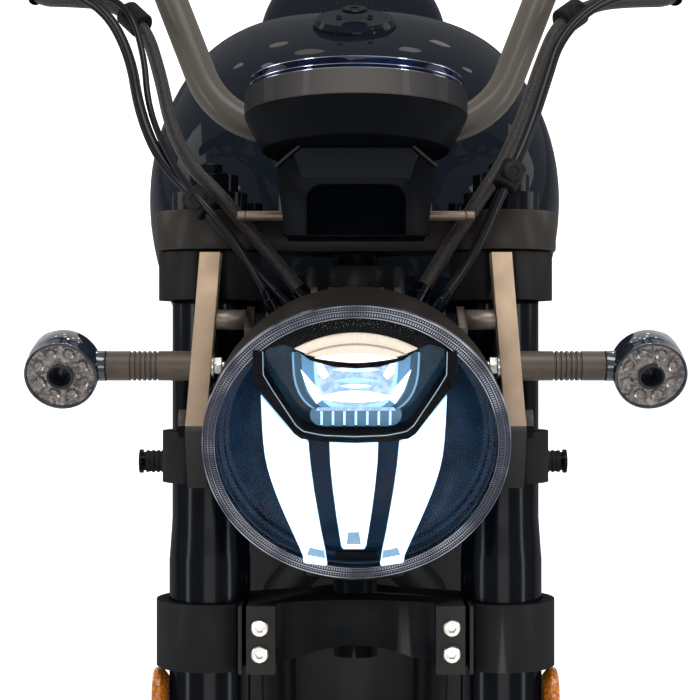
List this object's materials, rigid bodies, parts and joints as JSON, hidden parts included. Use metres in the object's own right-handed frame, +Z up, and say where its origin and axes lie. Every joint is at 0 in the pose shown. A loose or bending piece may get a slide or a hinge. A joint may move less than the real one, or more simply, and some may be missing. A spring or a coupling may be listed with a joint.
{
  "type": "electric cafe racer motorcycle",
  "caption": "Electric cafe racer motorcycle on its centre stand, with a round headlamp on fork stays, a low handlebar, a long tank, a cowled seat and belt drive to a cast rear wheel.",
  "frame": {"origin": "on the floor, midway between the front of the front tyre and the back of the rear tyre, on the centre plane", "axes": "+X to the rider's left, +Y towards the rear, +Z up; the machine faces -Y"},
  "size_m": [0.7892, 2.0085, 1.2889],
  "materials": {
    "gloss_black": "gloss, deep black lacquer with a clear coat",
    "frame_black": "satin black powder coat",
    "anodised_black": "satin black anodising",
    "cast_grey": "cast, satin, warm dark grey",
    "cast_black": "cast, fine-grained satin black",
    "machined": "fine machined, satin",
    "hard_chrome": "polished",
    "steel": "ground, bright on the swept band",
    "zinc_steel": "zinc plated",
    "rubber": "matt, moulded",
    "tyre": "matt, faintly worn crown",
    "belt": "matt, toothed inside",
    "black_plastic": "fine leather grain, satin",
    "gloss_plastic": "glossy black",
    "lamp_glass": "clear, faint blue",
    "gauge_glass": "black display glass, polished",
    "optics": "dark navy dish with white light bars",
    "amber": "prismatic amber",
    "red_lens": "translucent red",
    "seat_cover": "black, stitched in ribs"
  },
  "bodies": {
    "chassis": {"main_frame": "frame_black", "battery_case": "cast_black", "motor": "cast_black", "swingarm": "frame_black", "shock_absorbers": "hard_chrome", "tank": "gloss_black", "seat": "seat_cover", "tail_cowl": "gloss_black", "tail_lamp": "red_lens", "rear_mudguard": "black_plastic", "rear_indicators": "gloss_plastic", "foot_rests": "machined", "drive_belt": "belt", "rear_calliper": "anodised_black", "rear_axle": "zinc_steel"},
    "fork": {"fork_outer_tubes": "anodised_black", "fork_inner_tubes": "hard_chrome", "front_axle": "zinc_steel", "lower_yoke": "cast_black", "upper_yoke": "cast_black", "lamp_stays": "cast_grey", "headlamp_shell": "gloss_plastic", "headlamp_lens": "lamp_glass", "headlamp_optics": "optics", "front_indicators": "gloss_plastic", "gauge_bracket": "black_plastic", "gauge_cup": "black_plastic", "gauge_glass": "gauge_glass", "handlebar": "frame_black", "grips": "rubber", "switch_pods": "black_plastic", "brake_levers": "anodised_black", "mirrors": "gloss_plastic", "control_hoses": "rubber", "front_mudguard": "black_plastic", "front_calliper": "anodised_black", "fork_reflectors": "amber"},
    "front_wheel": {"front_rim": "cast_black", "front_tyre": "tyre", "front_disc": "steel"},
    "rear_wheel": {"rear_rim": "cast_black", "rear_tyre": "tyre", "rear_disc": "steel", "rear_pulley": "machined"},
    "stand": {"centre_stand": "frame_black"}
  },
  "joints": [
    {"name": "steering", "type": "hinge", "parent": "chassis", "child": "fork", "pos_m": [0, -0.43819, 0.80598], "axis": [0, 0.4226, 0.9063], "range_deg": [-30, 30]},
    {"name": "front_wheel_spin", "type": "hinge", "parent": "fork", "child": "front_wheel", "pos_m": [0, -0.7105, 0.293], "axis": [1, 0, 0], "continuous": true},
    {"name": "rear_wheel_spin", "type": "hinge", "parent": "chassis", "child": "rear_wheel", "pos_m": [0, 0.6895, 0.334], "axis": [1, 0, 0], "continuous": true},
    {"name": "centre_stand_fold", "type": "hinge", "parent": "chassis", "child": "stand", "pos_m": [0, 0.15, 0.23], "axis": [1, 0, 0], "range_deg": [0, 80]}
  ]
}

### Stated exercise:
Where a line holds "materials", copy it out.

### Output of the exercise:
List this object's materials, rigid bodies, parts and joints as JSON, hidden parts included. Use metres in the object's own right-handed frame, +Z up, and say where its origin and axes lie. Every joint is at 0 in the pose shown. A loose or bending piece may get a slide or a hinge. A joint may move less than the real one, or more simply, and some may be missing. A spring or a coupling may be listed with a joint.
  "materials": {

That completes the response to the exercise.